The biggest surprise has been how extraordinarily highly rated the top 20 of the classics are. The second biggest surprise has been how many good modern layouts there really are.
I would like to see a change in the fascination with the superficial ‘look’ Fazio courses that beguiles so many raters.
6.How do you think this period in course architecture (1985-1999) will be viewed in fifty years time?
Strong on visual impact; very weak on routings; loss of strategic flexibility; emergence of many talented people; total waste of hiring golf professionals for the sake of their marquee value.
7.What is your favourite short par 3 (under 140 yards), par 4 (under 340 yards), and par 5 (under 500 yards)?
a. par three: 15th at Cypress Point
b. par four: 10th at Riviera
c. par five:9th at Muirfield
8.Tell us about your Donald Ross book due out around Christmas, 2000.
The life of a simple man, traces his career from Dornoch to Boston to Pinehurst and looks at the development of his method of sound design.
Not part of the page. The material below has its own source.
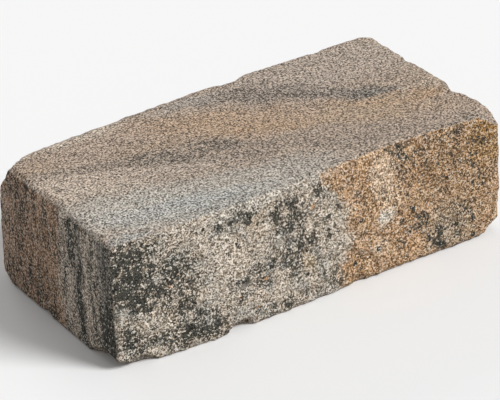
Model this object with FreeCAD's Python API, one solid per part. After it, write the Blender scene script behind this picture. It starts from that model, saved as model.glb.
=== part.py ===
import FreeCAD, Part
import os
from FreeCAD import Vector

# A tumbled concrete retaining wall block, in millimetres.
# +X runs along the wall, -Y points out of the wall, from the split face, and +Z is up.
# The origin is the middle of the footprint, on the bed that the block stands on.

# The block as it is moulded, before it is split and tumbled
block_length = 400.0
block_depth = 212.0         # from the back to the foremost point of the break
block_height = 122.0

# The break, as the poles that its uneven surface is drawn towards: how far back each lies.
# One row for each level, from the lower bed to the upper one, each from left to right.
break_relief = [
    [13.5, 7.5, 3.0, 2.5, 3.5, 6.0, 7.5, 8.0, 9.5, 11.5, 14.0],
    [10.5, 6.0, 2.5, 0.5, 5.5, 5.0, 8.0, 10.0, 7.5, 9.0, 8.0],
    [7.5, 5.0, 8.0, 2.0, 2.5, 5.0, 5.5, 11.5, 13.5, 5.0, 3.5],
    [8.5, 3.5, 2.5, 5.5, 1.0, 9.5, 10.0, 15.5, 10.0, 6.5, 3.5],
    [10.5, 4.0, 3.0, 3.5, 5.5, 9.0, 13.0, 15.0, 12.5, 7.5, 7.0],
]
break_overrun = 30.0        # how far the break's surface runs past the block on every side

# Worn arrises: the radius at both ends of each, from -X to +X, -Y to +Y or -Z to +Z
arris_radii = {
    ("front", "top"): (3.5, 4.0),
    ("back", "top"): (8.5, 8.5),
    ("left", "top"): (8.0, 8.0),
    ("right", "top"): (9.0, 9.0),
    ("front", "bottom"): (4.5, 6.0),
    ("back", "bottom"): (5.5, 5.5),
    ("left", "bottom"): (3.0, 3.0),
    ("right", "bottom"): (5.5, 5.5),
    ("front", "left"): (6.0, 5.0),
    ("front", "right"): (8.0, 7.0),
    ("back", "left"): (10.0, 22.0),
    ("back", "right"): (11.0, 11.0),
}

# Corners worn or knocked off flat: how far each cut is set back along X, Y and Z
knocked_corners = [
    (("left", "back", "top"), (340.0, 24.0, 13.0)),
    (("left", "back", "top"), (56.0, 36.0, 46.0)),
    (("left", "back", "bottom"), (20.0, 24.0, 14.0)),
    (("left", "front", "bottom"), (34.0, 30.0, 14.0)),
    (("right", "front", "bottom"), (36.0, 28.0, 24.0)),
    (("right", "front", "top"), (30.0, 34.0, 18.0)),
    (("right", "back", "bottom"), (22.0, 26.0, 18.0)),
    (("right", "back", "top"), (20.0, 17.0, 8.0)),
]

# Chips out of the arrises: where each one is along the arris, from 0 to 1,
# how wide it is, and how deep it goes from the sharp corner
arris_chips = [
    (("right", "top"), 0.68, 24.0, 8.0),
    (("right", "top"), 0.325, 40.0, 9.0),
    (("front", "bottom"), 0.055, 44.0, 10.0),
    (("front", "bottom"), 0.305, 30.0, 9.5),
    (("front", "bottom"), 0.615, 22.0, 10.5),
    (("front", "bottom"), 0.75, 24.0, 9.0),
    (("back", "top"), 0.60, 48.0, 8.5),
    (("back", "top"), 0.84, 24.0, 6.5),
    (("back", "bottom"), 0.25, 30.0, 7.0),
    (("back", "bottom"), 0.66, 22.0, 6.0),
    (("left", "bottom"), 0.10, 66.0, 10.5),
    (("left", "bottom"), 0.60, 20.0, 4.5),
    (("right", "bottom"), 0.45, 28.0, 7.0),
    (("front", "right"), 0.27, 12.0, 8.0),
    (("back", "right"), 0.55, 26.0, 9.0),
]

# Each side's outward direction
outward = {
    "left": Vector(-1, 0, 0),
    "right": Vector(1, 0, 0),
    "front": Vector(0, -1, 0),
    "back": Vector(0, 1, 0),
    "bottom": Vector(0, 0, -1),
    "top": Vector(0, 0, 1),
}


def place(*sides):
    """The middle of the side, arris or corner where these sides meet, on the unbroken block."""
    point = Vector(0, 0, block_height / 2)
    for side in sides:
        way = outward[side]
        point += Vector(way.x * block_length, way.y * block_depth, way.z * block_height) / 2
    return point


def moulded_block():
    """The plain block, with spare depth in front for the break."""
    low = place("left", "front", "bottom") - Vector(0, break_overrun, 0)
    return Part.makeBox(block_length, block_depth + break_overrun, block_height, low)


def even_knots(pole_count):
    """The knots of a cubic spline with this many poles, and how often each one counts."""
    knots = list(range(pole_count - 2))
    return knots, [4] + [1] * (pole_count - 4) + [4]


def behind_the_break():
    """The uneven surface of the break, pushed back through the whole block."""
    length = block_length + 2 * break_overrun
    height = block_height + 2 * break_overrun
    low = place("left", "front", "bottom") - Vector(break_overrun, 0, break_overrun)
    levels = len(break_relief) - 1
    stations = len(break_relief[0]) - 1
    poles = [
        [low + Vector(length * i / stations, setback, height * j / levels)
         for i, setback in enumerate(row)]
        for j, row in enumerate(break_relief)
    ]
    up_knots, up_times = even_knots(levels + 1)
    along_knots, along_times = even_knots(stations + 1)
    surface = Part.BSplineSurface()
    surface.buildFromPolesMultsKnots(poles, up_times, along_times, up_knots, along_knots,
                                     False, False, 3, 3)
    face = surface.toShape()
    block = moulded_block()
    front = min(block.Faces, key=lambda side: side.CenterOfMass.y)
    nearest = face.common(block).distToShape(front)[0]
    face.translate(Vector(0, break_overrun - nearest, 0))
    return face.extrude(Vector(0, block_depth + break_overrun, 0))


def sides_of(edge):
    """The two sides that an edge of the unworn block lies between."""
    middle = edge.valueAt((edge.FirstParameter + edge.LastParameter) / 2)
    reach = Vector(block_length, block_depth, block_height) / 2
    centre = place()
    off = middle - centre
    shares = {side: (off.x * way.x / reach.x + off.y * way.y / reach.y + off.z * way.z / reach.z)
              for side, way in outward.items()}
    return sorted(shares, key=shares.get)[-2:]


def worn_arrises(block):
    """Rounds every arris, with a radius that changes along it."""
    document = FreeCAD.newDocument("arrises")
    sharp = document.addObject("Part::Feature", "sharp")
    sharp.Shape = block
    rounds = []
    for number, edge in enumerate(block.Edges, 1):
        sides = set(sides_of(edge))
        low_radius, high_radius = next(r for pair, r in arris_radii.items() if set(pair) == sides)
        run = edge.valueAt(edge.LastParameter) - edge.valueAt(edge.FirstParameter)
        if run.x + run.y + run.z > 0:
            rounds.append((number, low_radius, high_radius))
        else:
            rounds.append((number, high_radius, low_radius))
    worn = document.addObject("Part::Fillet", "worn")
    worn.Base = sharp
    worn.Edges = rounds
    document.recompute()
    return worn.Shape.Solids[0]


def knocked_off(block):
    """Cuts each knocked corner off along a plane through its three setbacks."""
    for sides, setbacks in knocked_corners:
        corner = place(*sides)
        cut = [corner - outward[side] * setback for side, setback in zip(sides, setbacks)]
        normal = (cut[1] - cut[0]).cross(cut[2] - cut[0]).normalize()
        if normal.dot(corner - cut[0]) < 0:
            normal = -normal
        reach = 3 * max(setbacks)
        disc = Part.Face(Part.Wire(Part.makeCircle(reach, (cut[0] + cut[1] + cut[2]) / 3, normal)))
        block = block.cut(disc.extrude(normal * reach))
    return block


def chipped(block):
    """Takes each chip out of its arris with a ball as wide and as deep as the chip."""
    for sides, share, width, depth in arris_chips:
        way_out = (outward[sides[0]] + outward[sides[1]]).normalize()
        middle = place(*sides)
        along = outward[sides[0]].cross(outward[sides[1]])
        along = Vector(abs(along.x), abs(along.y), abs(along.z))
        length = abs(along.x) * block_length + abs(along.y) * block_depth + abs(along.z) * block_height
        deepest = middle + along * length * (share - 0.5) - way_out * depth
        radius = (width ** 2 / 4 + depth ** 2) / (2 * depth)
        block = block.cut(Part.makeSphere(radius, deepest + way_out * radius))
    return block


def main():
    block = moulded_block().common(behind_the_break())
    block = worn_arrises(block)
    block = knocked_off(block)
    block = chipped(block)
    print("valid", block.isValid(), "solids", len(block.Solids), "volume", round(block.Volume))
    os.makedirs("parts", exist_ok=True)
    block.exportStep("parts/block.step")


main()
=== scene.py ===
import bpy
import bmesh
import math
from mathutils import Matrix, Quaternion, Vector, noise
from mathutils.bvhtree import BVHTree


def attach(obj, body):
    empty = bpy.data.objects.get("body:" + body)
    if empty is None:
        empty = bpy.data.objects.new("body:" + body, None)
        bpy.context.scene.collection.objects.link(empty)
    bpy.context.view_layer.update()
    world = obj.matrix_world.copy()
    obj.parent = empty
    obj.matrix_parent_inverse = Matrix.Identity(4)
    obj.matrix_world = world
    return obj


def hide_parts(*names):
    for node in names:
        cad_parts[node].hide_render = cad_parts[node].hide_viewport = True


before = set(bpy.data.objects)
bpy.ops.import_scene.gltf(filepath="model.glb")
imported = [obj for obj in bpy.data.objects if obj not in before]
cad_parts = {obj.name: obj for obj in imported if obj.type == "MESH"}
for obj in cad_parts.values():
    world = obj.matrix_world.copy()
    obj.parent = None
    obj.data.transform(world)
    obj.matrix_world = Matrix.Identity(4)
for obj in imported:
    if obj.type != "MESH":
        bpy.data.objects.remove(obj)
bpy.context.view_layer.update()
print("frame loaded")

# Sizes in metres. Each relief is a list of (how wide its lumps are, how high they stand).
blockShape = {
    "grid": 0.0026,             # mesh size on the moulded faces, and half of it on the break
    "weld": 0.000002,           # points nearer to each other than this are one
    "finerWhere": (0.8, 0.975),     # normals that face the front by more, or all axes by less
    "smoothWhere": (0.97, 0.5),     # normals that face all axes by less, and how much
    "splitLumps": [(0.018, 0.0007), (0.0075, 0.0005)],
    "splitGrains": (0.0042, 0.0009),
    "bedLumps": [(0.030, 0.00025), (0.006, 0.00012)],
    "mouldLumps": [(0.022, 0.00035), (0.0055, 0.00025)],
    "mouldStreak": 0.3,         # how much the mould's grain is drawn out up and down
    "arrisLumps": [(0.012, 0.0009), (0.0045, 0.0008)],
    "pits": (0.011, 0.0016, 0.0012),    # how far apart, how wide and how deep
    "hollowShadeLevels": (0.55, 0.9),     # painted shade in the recesses: how dark it is between the grains, and in the pits
    "ragged": (0.005, 0.16),    # how wide and how strong the teeth between two faces are
    # how far a normal turns to a face where its relief begins, and where it is full
    "splitTurn": (0.5, 0.72),
    "bedTurn": (0.5, 0.8),
    "wornTurn": (0.03, 0.22),   # the same, but away from every face
    "seed": 4.0,
}


def smoothStep(low, high, value):
    t = min(max((value - low) / (high - low), 0.0), 1.0)
    return t * t * (3.0 - 2.0 * t)


def lumps(point, sizes, seed):
    total = 0.0
    for size, height in sizes:
        total += noise.noise(point / size + Vector((seed, 3.7 * seed, 1.9))) * height
    return total


def grainsOf(point, size, seed):
    near, places = noise.voronoi(point / size + Vector((seed, 0.0, 0.0)))
    own = noise.cell(places[0] * 7.3)
    return min((near[1] - near[0]) * 2.2, 1.0) * (0.55 + 0.45 * own)


def pitAt(point, apart, width, seed):
    near, places = noise.voronoi(point / apart + Vector((0.0, seed, 0.0)))
    own = noise.cell(places[0] * 5.1)
    return 1.0 - smoothStep(0.35, 1.0, near[0] * apart / width / (0.4 + own))


def evenMesh(source, size, weld):
    mesh = source.data.copy()
    mesh.materials.clear()
    welded = bmesh.new()
    welded.from_mesh(mesh)
    bmesh.ops.remove_doubles(welded, verts=welded.verts, dist=weld)
    welded.to_mesh(mesh)
    solid = BVHTree.FromBMesh(welded)
    welded.free()
    carrier = bpy.data.objects.new("evenMesh", mesh)
    bpy.context.collection.objects.link(carrier)
    even = carrier.modifiers.new("even", "REMESH")
    even.mode = "VOXEL"
    even.voxel_size = size
    ready = carrier.evaluated_get(bpy.context.evaluated_depsgraph_get())
    result = bpy.data.meshes.new_from_object(ready)
    bpy.data.objects.remove(carrier)
    return result, solid


def straightness(normal):
    # 1 where the normal runs along an axis
    return max(abs(c) for c in normal)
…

Based on extensive field visits, interviews with family and people who knew him (including his former caddie!). Combines an account of his personal odyssey with a detailed explanation of his design method and philosophy.
9.What will surprise the reader the most from reading your Ross book?
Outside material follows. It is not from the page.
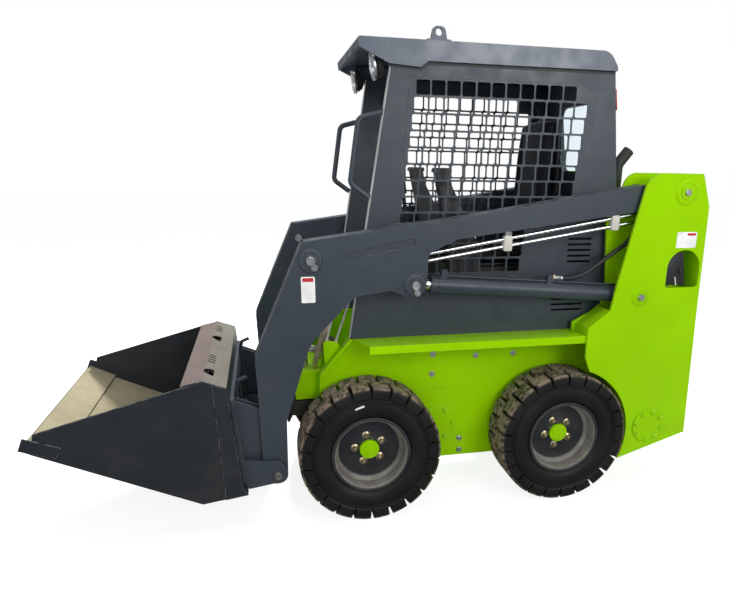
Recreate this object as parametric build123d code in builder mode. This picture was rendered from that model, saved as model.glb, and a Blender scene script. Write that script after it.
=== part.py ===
import os
from math import atan2, cos, degrees, hypot, pi, radians, sin

from build123d import *

# Compact wheeled skid steer loader, millimetres.
# The frame stands on the ground at Z = 0, +X forward, +Y to the machine's left, centred on its outline.
# Profiles are drawn in side view with x counted from the front axle and z from the ground.

# Overall sizes
REACH_FRONT = 1264.0
REACH_REAR = 1463.0
FRONT_AXLE_X = (REACH_REAR - REACH_FRONT) / 2
SEAT_GAP = 0.3

# Wheels and axles
WHEELBASE = 850.0
TYRE_RADIUS = 292.0
TYRE_WIDTH = 182.0
TRACK_OUT = 472.0
LUG_COUNT = 22
LUG_SHARE = 0.86
DISH_SIDES = 3 * LUG_COUNT // 2
GROOVE_RADIUS = 264.0
SHOULDER_RADIUS = 240.0
SIDEWALL_RADIUS = 200.0
SIDEWALL_DISH = 4.0
RIM_LIP_RADIUS = 163.0
RIM_BORE_RADIUS = 143.0
RIM_WALL = 6.0
DISC_THICK = 10.0
DISC_SETBACK = 82.0
HUB_RADIUS = 44.0
SPINDLE_RADIUS = 25.0
SPINDLE_CLEARANCE = 0.05
HOUSING_RADIUS = 55.0
HUB_GAP = 14.0

# Chassis, its sides inside the tyres
TYRE_GAP = 20.0
CHASSIS_HALF = TRACK_OUT - TYRE_WIDTH - TYRE_GAP
PLATE = 10.0
DECK_Z = 742.0
BELLY_Z = 165.0
FOOTWELL_Z = 480.0
FOOTWELL_BACK = -330.0
FOOTWELL_HALF = CHASSIS_HALF - 2 * PLATE
FENDER_FRONT = 0.0
FENDER_FLANGE = 32.0
FENDER_PLATE = 8.0
STEP_HALF = CHASSIS_HALF - 35
COVER_RADIUS = 84.0
COVER_THICK = 6.0

# Loader towers, outer faces a little inside the tyres' sides, the arms between their plates
TOWER_OUT = TRACK_OUT - 27
TOWER_PLATE = 12.0
ARM_GAP = 11.0
ARM_WIDTH = 82.0
ARM_OUT = TOWER_OUT - TOWER_PLATE - ARM_GAP
ARM_IN = ARM_OUT - ARM_WIDTH
TOWER_IN = ARM_IN - 6 - TOWER_PLATE
TOWER_TOP = 1410.0
TOWER_REAR = 1441.0
CUT_REAR = -TOWER_REAR - 60
WELL_RADIUS = 310.0
WELL_PLATE = 8.0

# Pivots in side view, x from the front axle
BOOM_PIVOT = (-1316.0, 1335.0)
LIFT_BASE = (-1156.0, 904.0)
LIFT_EYE = (-182.0, 978.0)
TILT_BASE = (218.0, 1082.0)
TILT_EYE = (440.0, 466.0)
BUCKET_PIVOT = (374.0, 230.0)
PIN_CLEARANCE = 0.05

# Loader arms
ARM_PLATE = 10.0
BOOM_PIN_RADIUS = 28.0
PIN_RADIUS = 18.0
BUCKET_PIN_RADIUS = 22.0
BOSS_RADIUS = 38.0
DOUBLER_STEP = 3.0
GROOVE_DEPTH = 6.0
CROSS_X = 345.0

TUBE_Y = ARM_OUT - 22
TUBE_RADIUS = 7.0

# Cylinders
LIFT_BARREL_RADIUS = 33.0
LIFT_ROD_RADIUS = 19.0
LIFT_BARREL_LENGTH = 906.0
TILT_BARREL_RADIUS = 25.0
TILT_ROD_RADIUS = 15.0
TILT_BARREL_LENGTH = 500.0
LIFT_EYE_WIDTH = 40.0
LIFT_PORTS = (398.0, 855.0)
PORT_HEIGHT = 30.0
PORT_LENGTH = 24.0
PORT_SINK = 6.0
PIPE_RADIUS = 4.5
HOSE_RADIUS = 9.0
GLAND_LENGTH = 26.0
BORE_START = 60.0
ROD_START = 90.0
TILT_EYE_WIDTH = 26.0

# Cab
CAB_HALF = TOWER_IN - 20
CAB_WALL = 28.0
CAB_REAR = -1077.0
ROOF_TOP = 1869.0
ROOF_SKIRT = ROOF_TOP - 72
ROOF_HALF = CAB_HALF + 14
ROOF_WALL = 24.0
ROOF_SIDE = 14.0
GRILLE_THICK = 5.0
GRILLE_PITCH = 60.2
GRILLE_HOLE = 54.0
GRILLE_ROW = 61.5
GRILLE_CORNER = 5.0
CONSOLE_OUT = CAB_HALF - CAB_WALL - 19
CONSOLE_WIDTH = 60.0
SEAT_BASE_HALF = CONSOLE_OUT - CONSOLE_WIDTH - 5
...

That he visited so few of his courses; that he lived so modest and un-lucrative a life.
10.What course is a personal favorite with which perhaps the readers may not be familiar? What do you like about it so much?
The Orchards in South Hadley, Mass. – untouched, pure, traditional down to the really old clubhouse.
Essex Country Club, Manchester-by-the-Sea, Mass. – same as above; fescues; few trees in play.
11.Which five courses possess the most fascinating green complexes?
1. Crystal Downs
2. Old Course at St. Andrews
3. Baltimore Country Club – East Course
4. Newcastle CC, Penn.
5. Cape Breton Highlands National Links
6. Pinehurst No. 2
12.If you could only play golf in one area (Long Island, Monterey, St. Andrews, etc.) the rest of your life, which would it be and why?
Long Island; great variety including pure linksland; old established historical clubs such as Inwood, Garden City, National Golf Links, Shinnecock, Piping Rock and the Creek.
13.How many present day golf course architects’ work do you admire and make the effort to see (a.) 1, (b). 2, (c.) 3-4, (d.) between 5-10, (e.)more than 10?
Between five and ten: Coore/Crenshaw, Mike Strantz, Steve Smyers, Jim Engh, Rick Smith, Tom Doak, Pete Dye, and Tom McBroom.
14.What fives courses are ‘must-sees’ for a student of golf course design?
1. National Golf Links of America
2. Old Course at St. Andrews
3. The Golf Club, Ohio
4. Pine Valley
5. Shinnecock Hills
15.Who is the most underrated architect of all-time?
16.What five links courses do you most enjoying playing?
1. Royal Dornoch
2. Old Course at St. Andrews
3. National Golf Links of America
5. Cruden Bay
17.Would Donald Ross be satisfied with how Pinehurst No.2 played during the US Open?
Absolutely! Exactly how he might have imagined it prepared under contemporary agronomic conditions.
18.What five holes (from different courses) do you wish you could say you designed?
1. 12th hole Old Course at St. Andrews
2. 10th hole Royal Melbourne (West)
3. 3rd hole at Pinehurst No. 2
4. 8th hole at Riviera (how Thomas originally built it)
5. 14th hole at National Golf Links of America
19.What role should trees play in course design? Name three courses that follow your answer well and three courses that follow your answer poorly.
Trees should play no more than a framing role on a golf hole. On linkslands they play none, on parkland they usually play more, but I think it is overdone. For the most part, trees are hopelessly overused to create – or destroy – strategy and to block out the ground features. The occasional overhanging hardwood on the inside of a dogleg is tolerable once a round, but never more, and only if there is room around it to play. Trees with memorial tree-planting programs are hopeless. Clubs that trim their trees back are flailing at the wind. Wholesale removal is the only way to go.
Winged Foot-West Course, Westchester, NY is a travesty of Tillinghast’s original design because of the reckless tree plantings, esp. of conifers, that block out hazards, both visually and structurally.
Oak Hill-East Course, Rochester, NY is another arboreal nightmare, owing to a club membership that takes more pride in stuffing trees everywhere than in Ross – of which there is nothing left.
Medinah No. 3, Chicago, Ilinois is another over-treed golf course. In this case, trees didn’t overrun a great golf course. It was the proliferation of trees in the first place which masked the fact that the golf course was stunningly mediocre in the first place.
Oakmont, Pittsburgh, Penn. got it right – after random plantings in the 1950’s and 60’s, they just removed 1,400 trees, and got the course back to its basic ground features.
San Francisco GC also removed hundreds and allowed its ground features to come back into play.
Pinehurst No. 2 is an example of a great layout which doesn’t rely on trees.